Among current projects, Hooper said, the agency is employing conservation economics, understanding the costs and benefits of sustaining natural ecosystems and then fitting those into economic development.
“We see this region becoming a prototype for the whole Western U.S.,” Hooper said.
With four identified Opportunity Zones in the Sierra region, most of Fernley and Silver Springs, all of Storey County and an area in Carson City, the NNDA is collaborating on development of a fund that will enable new company growth and entrepreneurship in those places.
In addition, the NNDA is rolling out a marketing campaign to promote awareness about the Sierra region and the business and development successes there. With the Nevada Department of Transportation, the NNDA is working to establish freight rail in the region, with Fernley as the hub, to foster business development in deep rural Nevada.
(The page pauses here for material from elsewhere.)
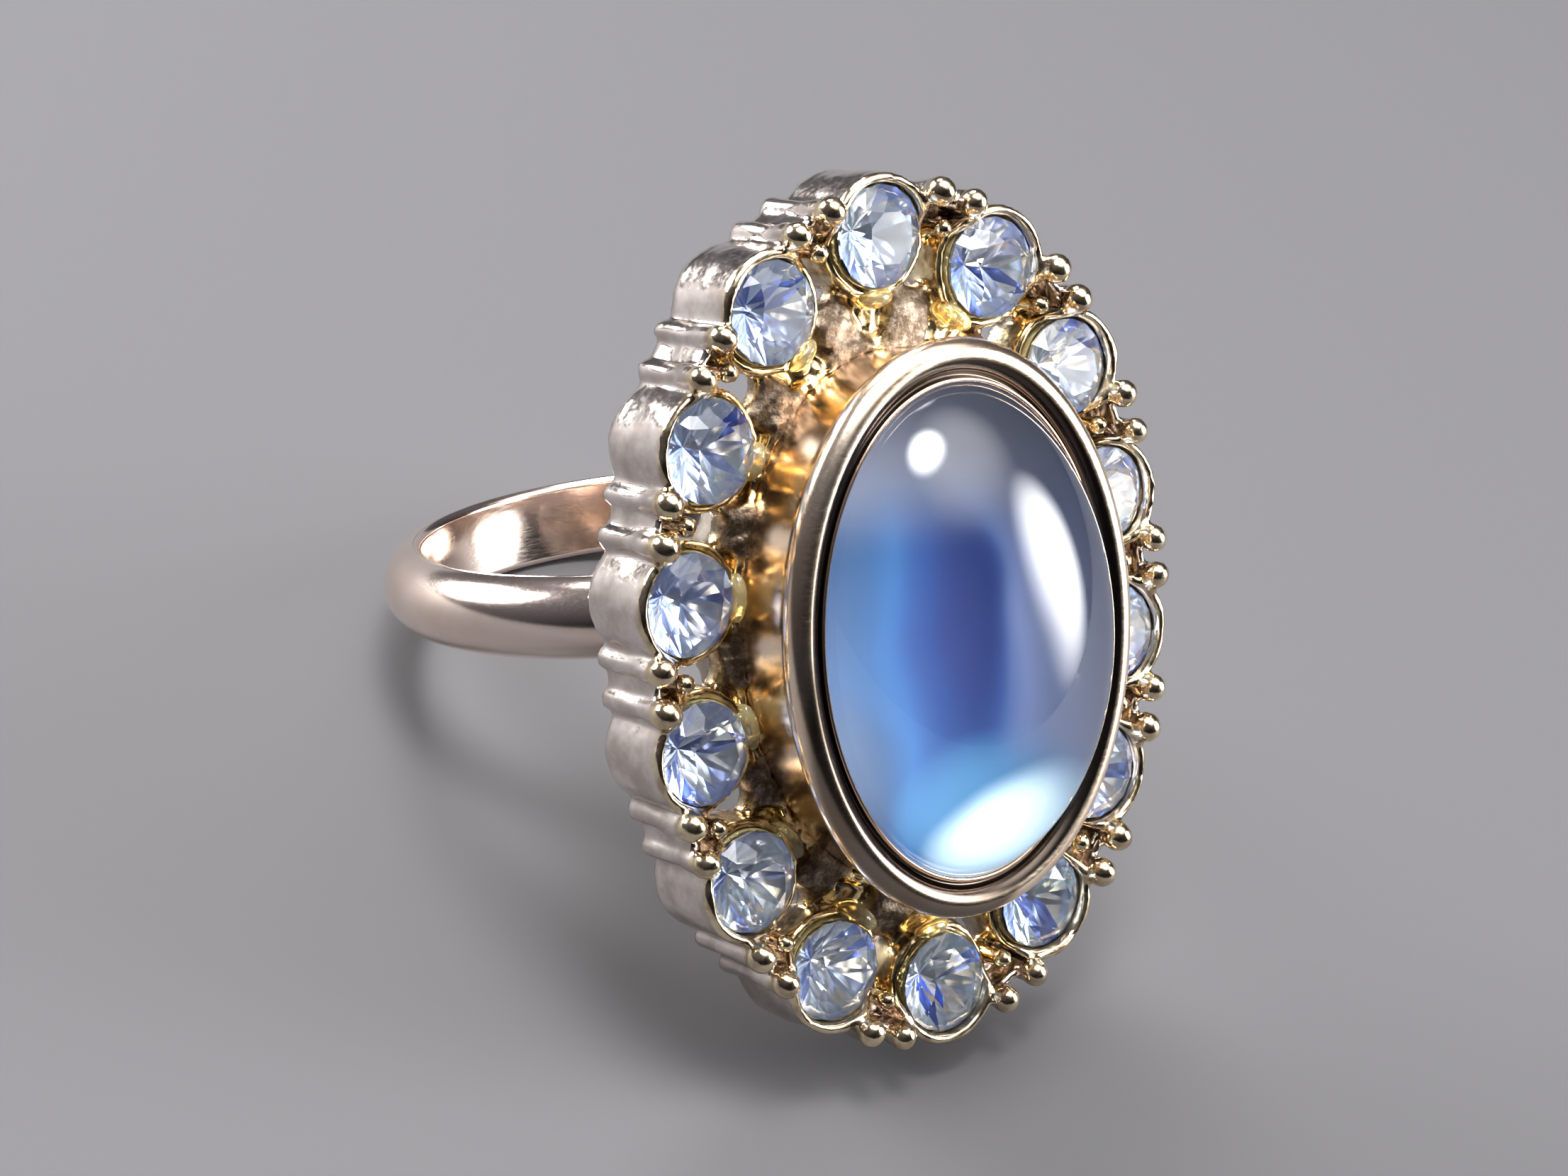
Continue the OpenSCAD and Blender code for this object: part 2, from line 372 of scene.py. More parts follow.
def ripple(x, y, z, wavelength, draw, waves=14):
    """Smooth seeded noise of about unit height."""
    total = 0.0
    for _ in range(waves):
        aim = draw.normal(size=3)
        aim *= 2 * np.pi / wavelength / np.linalg.norm(aim) * draw.uniform(0.7, 1.4)
        phase = draw.uniform(0, 2 * np.pi)
        total = total + np.sin(aim[0] * x + aim[1] * y + aim[2] * z + phase)
    return (total / math.sqrt(waves / 2)).astype(np.float32)


# ------------------------------------------------------------------------ mesh helpers


def build(name, points, faces, smooth=True):
    """A mesh object from head millimetres, riding on the ring."""
    mesh = bpy.data.meshes.new(name)
    placed = np.asarray(points, float) @ HEAD_ROWS.T * MM
    mesh.from_pydata(placed.tolist(), [], [tuple(int(i) for i in f) for f in faces])
    mesh.validate()
    form = bmesh.new()
    form.from_mesh(mesh)
    bmesh.ops.recalc_face_normals(form, faces=form.faces)
    form.to_mesh(mesh)
    form.free()
    mesh.polygons.foreach_set("use_smooth", [smooth] * len(mesh.polygons))
    mesh.update()
    piece = bpy.data.objects.new(name, mesh)
    bpy.context.scene.collection.objects.link(piece)
    return piece


def stand_for(piece, node, slot, *materials):
    """Gives a piece its materials and puts it in the place of a CAD node."""
    for material in materials:
        piece.data.materials.append(material)
    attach(piece, "root")
    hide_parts(node)


def paint(piece, name, values):
    """Stores one number per vertex for a material to read."""
    layer = piece.data.attributes.new(name, "FLOAT", "POINT")
    layer.data.foreach_set("value", np.asarray(values, np.float32))


def oval_ring(a, b, out, z, sides):
    """Points a distance out from an oval, at one height."""
    t = 2 * np.pi * np.arange(sides) / sides
    normal = np.stack([-np.sin(t) / a, np.cos(t) / b], 1)
    normal /= np.linalg.norm(normal, axis=1)[:, None]
    flat = np.stack([-a * np.sin(t), b * np.cos(t)], 1) + out * normal
    return np.column_stack([flat, np.full(sides, z)])


def closed_loft(rings, low_point, high_point):
    """Points and faces through rings of equal length, closed at each end by a fan."""
    sides = len(rings[0])
    points = np.vstack(rings + [[low_point], [high_point]])
    low, high = len(points) - 2, len(points) - 1
    last = (len(rings) - 1) * sides
    faces = []
    for j in range(len(rings) - 1):
        for i in range(sides):
            a, b = j * sides + i, j * sides + (i + 1) % sides
            faces.append((a, b, b + sides, a + sides))
    for i in range(sides):
        faces.append((low, (i + 1) % sides, i))
        faces.append((high, last + i, last + (i + 1) % sides))
    return points, faces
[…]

One of the authority’s many successful, ongoing programs, said Hooper, is the U.S. Environmental Protection Agency Brownfields Grant program, through which brownfield sites are inventoried, characterized, assessed and planned for. Another is the Certified Sites program, which prepares sites for development and certifies them as ready. Both initiatives remove scheduling and predevelopment risks and take on the responsibility and cost of getting these needed tasks done.
Making economic development progress in rural Nevada requires tackling some significant challenges. An ongoing one is the need for a larger workforce with specific skills, such as in mechatronics, a new Western Nevada College program. Insufficient housing is a “big” problem, Hooper said, particularly the further out one goes in the region. Getting needed infrastructure in place is another.
Overall, though, Hooper remains bullish on the Sierra region development this year.
“We see continued growth, and we see innovation,” he said.